Der Schrei der Liebe

■ In Chemnitz waren es mehr BHs: Echt rockten die Columbiahalle, nahmen aber sich, ihre Musik und auch ihre Fans nicht richtig ernst

Kim wippt mit der Attitüde eines habituellen Slackers selbstsicher zum Rhythmus der Musik über die Bühne

Gestenreich fuchtelnd betont Kim seinen Vortrag: Kniet sich in den Gesang, beugt sich über sein Mikrofon. Immer wieder streicht er sich sein blondes Haar aus den Augen, lächelt dann unvermittelt ins Publikum, strahlt es ganz unverschämt an und wippt mit der interessanten Attitüde eines habituellen Slackers selbstsicher zum Rhythmus der Musik gemächlich über die Bühne.

Zwischen den Songs reckt er oft beide Arme in die Luft, ruft dann „Berlin“ und ruft es so, als würde er nichts ernst nehmen, nicht sich selbst, nicht seine Band und schon gar nicht seine Fans.

Alles ist ein großer Spaß. Das Publikum ist ganz aus dem Häuschen – es singt und johlt und kreischt und fällt in Ohnmacht und klatscht und kauft sich wiederholt ein Bier und überlegt, ob das Geld noch für ein Tour-T-Shirt reicht.
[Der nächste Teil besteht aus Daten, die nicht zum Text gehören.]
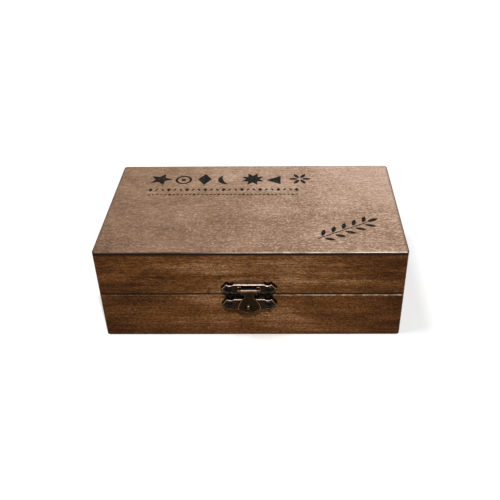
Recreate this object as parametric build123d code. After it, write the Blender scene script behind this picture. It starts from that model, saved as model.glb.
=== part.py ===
from build123d import *
import math
import os

# Small stained wooden stamp box with a lid hinged along its back edge and a snap latch at the front.
# Frame: origin at the centre of the underside, +Z up, -Y towards the front, millimetres.

# The case
box_width = 150.0
box_depth = 86.0
wall = 6.0
base_height = 26.6
lid_frame_height = 23.4
top_panel_thickness = 1.5
corner_round = 1.8
base_rim_bevel = 0.45
lid_rim_bevel = 0.2
inner_rim_bevel = 0.3
foot_bevel = 0.5
top_bevel = 0.4

# The bottom panel, let into the lower inside edge of the four base boards
bottom_panel_thickness = 3.0
rabbet_width = 3.0
panel_play = 0.1

# Wood screws with low flat heads and a cross recess
cutter_overrun = 1.0
screw_play = 0.04
recess_width = 0.45
recess_depth = 0.35
recess_length_share = 0.62

latch_screw_head_radius = 1.65
latch_screw_head_height = 0.55
latch_screw_shank_radius = 0.85
latch_screw_bite = 3.8

hinge_screw_head_radius = 1.5
hinge_screw_head_height = 0.5
hinge_screw_shank_radius = 0.75
hinge_screw_bite = 4.2

# Back hinges
hinge_end_distance = 30.0
hinge_width = 18.0
hinge_leaf_height = 8.5
hinge_sheet = 0.8
hinge_corner_round = 1.0
hinge_pin_radius = 0.6
hinge_pin_play = 0.05
hinge_pin_proud = 0.2
hinge_knuckles = 3
hinge_knuckle_gap = 0.15
hinge_knuckle_relief = 0.25
hinge_screw_spread = 10.6
hinge_screw_height = 5.2

# The latch: two pressed plates, a hinged tongue and a stud
latch_x = -1.0
latch_sheet = 0.6
plate_rise = 2.2
plate_draft = 12.0
plate_half_width = 13.9
hinge_plate_height = 6.1
hinge_plate_seam_gap = 1.6
catch_plate_height = 7.05
catch_plate_seam_gap = 1.4
plate_edge_bevel = 0.22
horn_x = 11.2
notch_x = 9.2
notch_radius = 1.8
top_notch_dip = 0.7
bottom_notch_dip = 0.4
hinge_plate_screws_x = (-10.2, 10.2)
hinge_plate_screws_up = -0.2
catch_plate_screws_x = (-10.2, 9.4)
catch_plate_screws_up = 0.3
tongue_gap = 0.4
latch_pin_radius = 0.45
latch_pin_play = 0.05
latch_pin_proud = 0.15
window_top_margin = 1.2
lug_width = 1.5
lug_play = 0.15
lug_reach_up = 1.3
lug_reach_down = 0.7

flange_half_width = 3.9
flange_drop = 3.0
neck_half_width = 2.2
neck_length = 1.8
bell_half_width = 5.6
bell_widest_drop = 0.95
bell_tail = 3.35
bell_shoulder_out_share = 0.6
bell_shoulder_down_share = 0.36
bell_corner_round = 1.2
tongue_edge_bevel = 0.2
tongue_hole_radius = 1.65
eyelet_width = 0.45
eyelet_height = 0.2

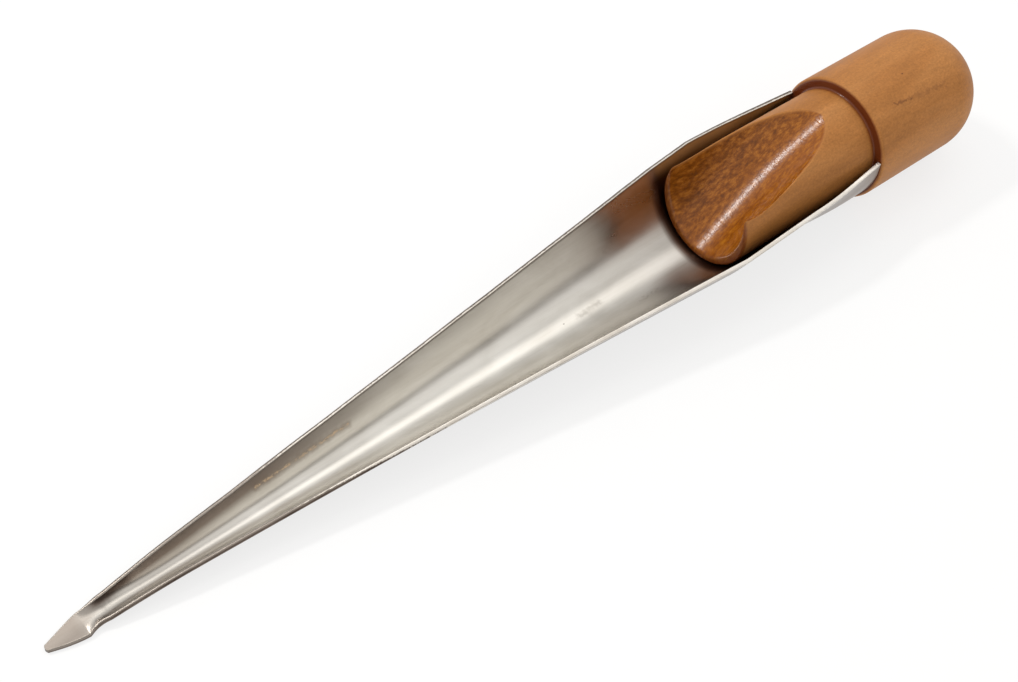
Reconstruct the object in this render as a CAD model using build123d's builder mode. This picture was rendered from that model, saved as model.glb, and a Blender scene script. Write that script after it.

In drei Jahren ist Kim entweder eine coole Sau, vergessen oder drogenabhängig in Folge des übermäßigen Erfolgs. Dann wird man ihn vermutlich aus der Gosse des Bahnhofs im heimatlichen Flensburg kratzen und er wird darüber jammern, dass er damals wie seine Freunde die Schulausbildung abgebrochen habe, um alles auf eine Karte zu setzen. Rock 'n' Roll ist bekanntlich ein gefährliches Spiel, und Kim ist der Vortänzer einer Band, die sich anschickt, Deutschlands erfolgreichste dieses Genres zu werden – Echt.

Während Kim also am Bühnenrand seine Mätzchen mit dem Publikum in der ausverkauften Columbiahalle macht, verhalten sich seine Kollegen konsequent verhaltensunauffällig. Sie beschäftigen sich nur mit ihren Instrumenten. Flo, Kai, Gunnar und Puffi sind mit gerade noch 17 und knapp 18 Jahren leicht älter als Kim. Sie sind wie Jungs in ihrem Alter eben sind, sie tragen T-Shirts und weite Hosen mit praktischen Taschen. Gunnar und Puffi meinen offenbar, dass ihre Langhaarfrisuren ihren Charakter unterstreichen, Kai hat eine Mütze auf dem Kopf, Flo sitzt am Schlagzeug.

Der augenscheinliche No-Style der Band harmoniert ganz ausgezeichnet mit der Unfähigkeit sehr junger Männer, sich ansprechend zu kleiden. Das sympathische Publikum weiß das zu schätzen, aber es will mehr, „Ausziehen! Ausziehen!“ schreit es Echt entgegen.

Doch Kim hat anderes im Sinn. Er bückt sich über die Bretter, liest BHs vom Boden auf und betrachtet die Fundstücke leidenschaftslos in seiner Hand. „Nur zwölf, in Chemnitz waren es mehr. Oder tragt ihr noch keine BHs?“ Dann legt er sie achtlos zur Seite und sagt noch „Ich leg die mal so achtlos beiseite“, doch die Laune bleibt ungetrübt. Erst als ein namentlich unbekanntes Nachwuchstalent im Rahmen einer Product-Placement-Maßnahme zwischendurch ihr zweifelhaftes Liedgut vorträgt, kommt es zu einem Spannungstief. Danach ist es an Kim, die Show zu retten. Noch einmal setzt er sein Lächeln auf, die Band spielt „Du trägst keine Liebe in dir“, das Publikum ruft „Huuh! Huh“, und Kim nennt es den „Schrei der Liebe“. Dann ist es schon spät. „Ein schönes Konzert“, werden sich die meisten auf dem Heimweg denken.

Wie vielen aber aufgefallen ist, dass Echt eine erstaunlich perfekte Liveband sind, bleibt ungewiss.